Graduated in Materials Science & Engineering, proficient in SolidWorks design and modeling.

Supercapacitors, which are a prominent type of energy storage device, have attracted considerable interest because of their exceptional power density, rapid charging rate, and extended cycle life. This review explores the composition and fundamental characteristics of perovskite materials, emphasizing their distinct abilities to transport both electrons and ions. Furthermore, they demonstrate a remarkable level of compatibility with electrochemical energy storage devices. The research examining different types of perovskite electrodes, including la-perovskites, Sr-perovskites, Ceperovskites, and other perovskite oxides, has demonstrated that when combined with conducting polymers like PANI and polyazulene, they form perovskite-polymer composite materials.Electrochemical features, including high specific capacitance, cycle capabilities, and energy and power densities, make these composites valuable. Thus, they are the most promising materials in this field. Their use in supercapacitors is interesting.
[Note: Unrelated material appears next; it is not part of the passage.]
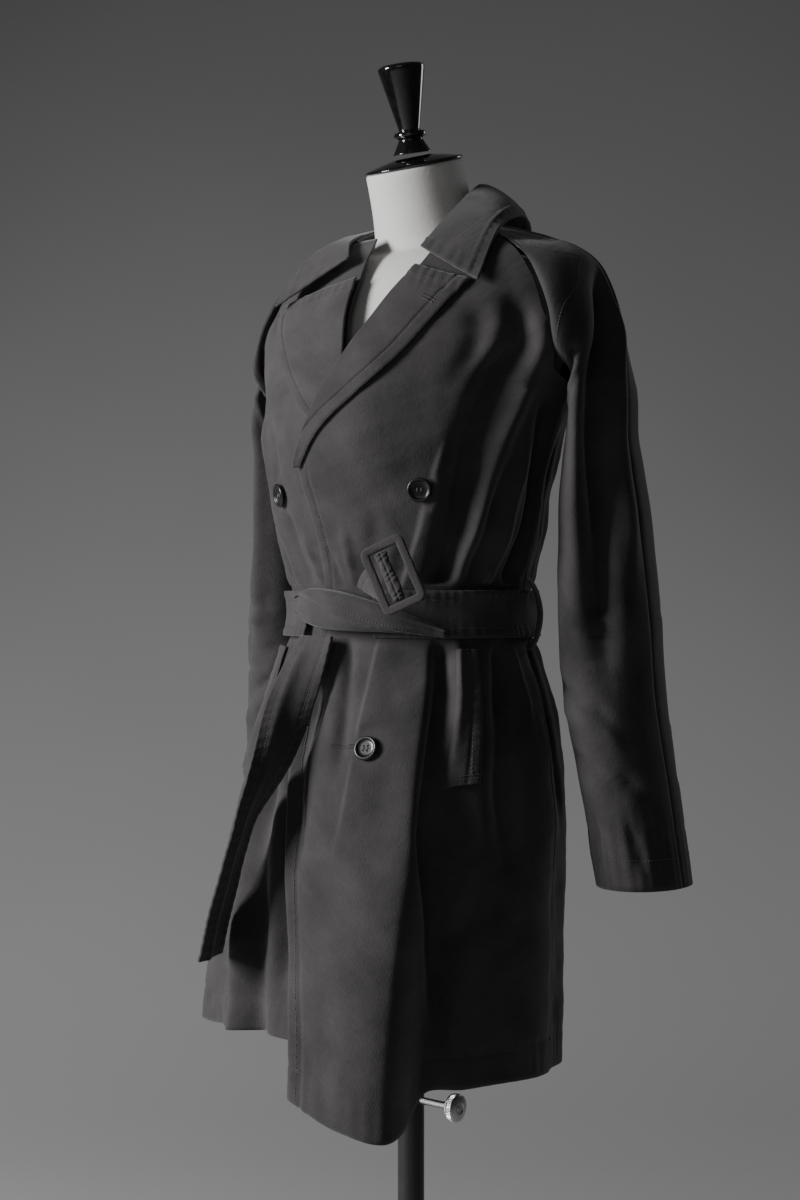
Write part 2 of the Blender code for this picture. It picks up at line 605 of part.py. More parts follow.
def make_buckle():
    """Rectangular buckle frame with a window each side of its bar."""
    curve = bpy.data.curves.new("buckle_frame", "CURVE")
    curve.dimensions = "2D"
    curve.fill_mode = "BOTH"
    curve.extrude = BUCKLE_THICK / 2
    add_spline(curve, rounded_outline(BUCKLE_WIDTH, BUCKLE_LENGTH, BUCKLE_CORNER))
    add_spline(curve, rounded_outline(BUCKLE_WIDTH - 2 * BUCKLE_BAR, BUCKLE_LENGTH - 2 * BUCKLE_BAR,
                                      WINDOW_CORNER))
    thing = bpy.data.objects.new("buckle_curve", curve)
    PARTS.objects.link(thing)
    bpy.context.view_layer.update()
    mesh = bpy.data.meshes.new_from_object(thing.evaluated_get(
        bpy.context.evaluated_depsgraph_get()))
    bpy.data.objects.remove(thing)
    weld(mesh)
    frame = add_object("buckle_frame", mesh, BLACK)
    frame.matrix_world = BUCKLE_PLACE
    middle = cylinder("buckle_bar", BUCKLE_LENGTH / 2 - BUCKLE_BAR - BAR_GAP, BAR_RADIUS, LIGHTER, 12)
    middle.matrix_world = BUCKLE_PLACE @ Matrix.Rotation(math.radians(90), 4, "X")


def weld(mesh):
    """Join a curve's loose caps to its sides."""
    form = bmesh.new()
    form.from_mesh(mesh)
    bmesh.ops.remove_doubles(form, verts=form.verts, dist=0.00001)
    form.to_mesh(mesh)
    form.free()


def cylinder(name, half_length, radius, material, sides=24):
    """A capped cylinder about its local Z."""
    mesh = bpy.data.meshes.new(name)
    form = bmesh.new()
    bmesh.ops.create_cone(form, cap_ends=True, segments=sides, radius1=radius, radius2=radius,
                          depth=2 * half_length)
    form.to_mesh(mesh)
    form.free()
    smooth(mesh)
    return add_object(name, mesh, material)


# ---- Buttons ----------------------------------------------------------------------
def facing(centre, normal):
    """Placement whose local Z points along a normal."""
    frame = Vector(normal).to_track_quat("Z", "Y").to_matrix().to_4x4()
    frame.translation = Vector(centre)
    return frame


def make_button(name, x, z, lift):
    """A turned button with a raised rim, standing just clear of the front."""
    rim = BUTTON_RADIUS
    profile = ((0, BUTTON_THICK * 0.55), (rim * 0.62, BUTTON_THICK * 0.55),
               (rim * 0.74, BUTTON_THICK), (rim * 0.90, BUTTON_THICK),
               (rim, BUTTON_THICK * 0.62), (rim * 0.92, BUTTON_THICK * 0.15), (rim * 0.7, 0), (0, 0))
    thing = turned(name, profile, BLACK, 16)
    inner, outer = place(x, z, lift), place(x, z, lift + 0.01)
    thing.matrix_world = facing(inner, outer - inner)
    return thing


def turned(name, profile, material, steps=40):
    """A profile of (radius, height) from the top axis point down, turned about Z."""
    mesh = bpy.data.meshes.new(name)
    points = [(radius, 0, height) for radius, height in profile]
    mesh.from_pydata(points, [(i, i + 1) for i in range(len(points) - 1)], [])
    thing = add_object(name, mesh, material)
    screw = thing.modifiers.new("turn", "SCREW")
    screw.steps = steps
    screw.render_steps = steps
    screw.use_merge_vertices = True
    screw.merge_threshold = 0.00001
    screw.use_smooth_shade = True
    return thing


def make_buttons():
    """Two rows of two buttons: the right column on the right front, the left on the left."""
    for name, x, z, lift in BUTTONS:
        make_button(name, x, z, lift + BUTTON_CLEAR)


# ---- Dress form and stand ---------------------------------------------------------
def make_form():
    """Torso and tilted neck as one smooth skin of rings, closed at both ends."""
    around = np.linspace(0, 2 * math.pi, 28, endpoint=False)
    levels = np.concatenate([np.linspace(FORM[0][0], FORM[1][0], 2), np.linspace(0.93, 1.38, 13),
                             (1.396, 1.408, 1.416)])
    rings = []
    for z in levels:
        centre_y, width, front, back = along(FORM, z)
        depth = np.where(np.cos(around) > 0, front, back)
        rings.append(np.stack([width * np.sin(around), centre_y - depth * np.cos(around),
                               z + 0 * around], axis=-1))
    tilt = np.array(Matrix.Rotation(NECK_TILT, 3, "X"))
    for share in (0.06, 0.4, 0.8, 0.97, 1.0):
        shrink = 1.0 if share < 1 else 0.96
        flare = NECK_RADIUS * (1 + 0.16 * (1 - share) ** 3) * shrink
        flat = np.stack([flare * np.sin(around), -flare * np.cos(around),
                         NECK_LENGTH * share + 0 * around], axis=-1)
        rings.append(flat @ tilt.T + np.array(NECK_BASE))
    return skin_of_rings("form_torso", np.array(rings), WHITE)


def skin_of_rings(name, rings, material):
    """A closed skin through stacked rings, with a flat fan at each end."""
    count, sides = rings.shape[:2]
    mesh = bpy.data.meshes.new(name)
    form = bmesh.new()
    spots = [[form.verts.new(point) for point in ring] for ring in rings.tolist()]
    for low, high in zip(spots, spots[1:]):
        for i in range(sides):
            j = (i + 1) % sides
            form.faces.new((low[i], low[j], high[j], high[i]))
    form.faces.new(spots[0][::-1])
    form.faces.new(spots[-1])
    form.to_mesh(mesh)
    form.free()
    smooth(mesh, 50)
    return add_object(name, mesh, material)


def bore(thing, radius, bottom, top):
    """Cut a round hole about Z, from below `bottom` up to `top`."""
    cutter = cylinder("cut_" + thing.name, (top - bottom) / 2, radius, DARK, 32)
    cutter.location.z = (top + bottom) / 2
    PARTS.objects.unlink(cutter)
    CUTTERS.objects.link(cutter)
    cutter.hide_render = True
    cutter.display_type = "WIRE"
    cut = thing.modifiers.new("bore", "BOOLEAN")
    cut.operation = "DIFFERENCE"
    cut.solver = "EXACT"
    cut.object = cutter


def make_neck_top():
    """Black neck cap and the turned finial on it, both square to the tilted neck."""
    top = NECK_BASE + Matrix.Rotation(NECK_TILT, 3, "X") @ Vector((0, 0, NECK_LENGTH + 0.0004))
    place_top = Matrix.Translation(top) @ Matrix.Rotation(FINIAL_TILT, 4, "X")
    cap = turned("neck_cap", CAP_PROFILE, BLACK, 28)
    cap.matrix_world = Matrix.Translation(top) @ Matrix.Rotation(NECK_TILT, 4, "X")
    finial = turned("finial", FINIAL_PROFILE, BLACK, 24)
    finial.matrix_world = place_top @ Matrix.Translation((0, 0, FINIAL_RISE))


def make_stand():
    """Round weighted base, outer tube with its clamp, and the sliding rod."""
    turned("stand_base", BASE_PROFILE, IRON, 40)
    tube_profile = ((TUBE_BORE, TUBE_TOP), (TUBE_RADIUS, TUBE_TOP), (TUBE_RADIUS, TUBE_FOOT),
                    (TUBE_BORE, TUBE_FOOT), (TUBE_BORE, TUBE_TOP))
    turned("stand_tube", tube_profile, IRON, 28)
    rod = cylinder("sliding_rod", (FORM_BOTTOM + SOCKET_DEPTH - ROD_BOTTOM) / 2, ROD_RADIUS, IRON)
    rod.location.z = (FORM_BOTTOM + SOCKET_DEPTH + ROD_BOTTOM) / 2
    along_x = Matrix.Rotation(math.radians(90), 4, "Y")
    screw_start = TUBE_RADIUS + 0.0004
    screw = cylinder("clamp_screw", (WHEEL_X - screw_start) / 2, 0.0038, STEEL, 16)
    screw.matrix_world = Matrix.Translation(((WHEEL_X + screw_start) / 2, 0, CLAMP_Z)) @ along_x
    wheel = turned("clamp_wheel", WHEEL_PROFILE, STEEL, 28)
    wheel.matrix_world = Matrix.Translation((WHEEL_X + 0.0004, 0, CLAMP_Z)) @ along_x


# ---- Assembly ---------------------------------------------------------------------
clear_scene()
PARTS = new_collection("trench_coat_on_dress_form")
CUTTERS = new_collection("cutters")
DARK = new_material("charcoal cotton twill", (0.030, 0.028, 0.029), 0.85)
LIGHTER = new_material("charcoal twill trims", (0.040, 0.037, 0.038), 0.85)
BLACK = new_material("black horn", (0.012, 0.011, 0.011), 0.25)
WHITE = new_material("off-white linen", (0.72, 0.70, 0.67), 0.80)
IRON = new_material("black painted iron", (0.012, 0.012, 0.012), 0.40)
STEEL = new_material("bright steel", (0.55, 0.55, 0.55), 0.35, 1.0)

BUCKLE_PLACE = plate_matrix(BUCKLE_CENTRE, BUCKLE_LONG, BUCKLE_SHORT)

make_form()
make_neck_top()
make_stand()
bore(bpy.data.objects["form_torso"], ROD_RADIUS + SLIDE_GAP, FORM_BOTTOM - 0.02,
     FORM_BOTTOM + SOCKET_DEPTH + SLIDE_GAP)
make_back()
make_fronts()
make_sleeves()
make_lapels()
make_collar()
make_welts()
make_belt()
make_belt_loops()
ribbon("belt_knot", knot_route(), LIGHTER)
ribbon("belt_tail", TAIL, LIGHTER, 19)
ribbon("belt_strap", STRAP_ROUTE, LIGHTER, 7)
make_buckle()
make_buttons()
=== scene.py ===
"""Looks of a belted raglan trench coat on a limbless dress form with a round stand.

Every cloth piece is a function of two shares, down and across, from 0 to 1. Its drape is
a sum of soft ridges and troughs, each with its own line, width and height, so the outer
face is the coat's plain shape moved out along its normal.
"""
import math

import bmesh
import bpy
import numpy as np
from mathutils import Matrix, Vector


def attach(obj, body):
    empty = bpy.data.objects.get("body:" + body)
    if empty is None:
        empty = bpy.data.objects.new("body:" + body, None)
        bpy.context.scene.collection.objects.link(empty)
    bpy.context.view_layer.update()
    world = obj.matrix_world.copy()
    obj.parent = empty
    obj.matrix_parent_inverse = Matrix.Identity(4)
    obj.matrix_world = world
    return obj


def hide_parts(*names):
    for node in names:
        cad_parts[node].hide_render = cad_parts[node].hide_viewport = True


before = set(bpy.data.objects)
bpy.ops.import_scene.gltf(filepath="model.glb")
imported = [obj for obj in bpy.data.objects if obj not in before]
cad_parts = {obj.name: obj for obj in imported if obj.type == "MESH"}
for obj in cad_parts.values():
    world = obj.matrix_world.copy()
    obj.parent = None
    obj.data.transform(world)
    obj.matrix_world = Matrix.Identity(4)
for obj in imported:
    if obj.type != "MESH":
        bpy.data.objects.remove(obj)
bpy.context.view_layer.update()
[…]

This research investigates the manufacturing and evaluation of these composite materials. The benefits of approaches such as the one-pot approach and the two-stage electrodeposition process are of specific relevance. The study provides an in-depth analysis of the challenges and technological obstacles encountered in perovskite-polymer composites for supercapacitors, specifically regarding limitations in conductivity and concerns regarding stability. It also discusses the strategies being employed to address these issues. The article offers a comprehensive outlook on the subject of perovskite and polymer composite materials, which have the potential to be used in the development of high-performance supercapacitors. It highlights their capacity to revolutionize energy storage technology and contribute to the progress of effective and environmentally friendly energy solutions.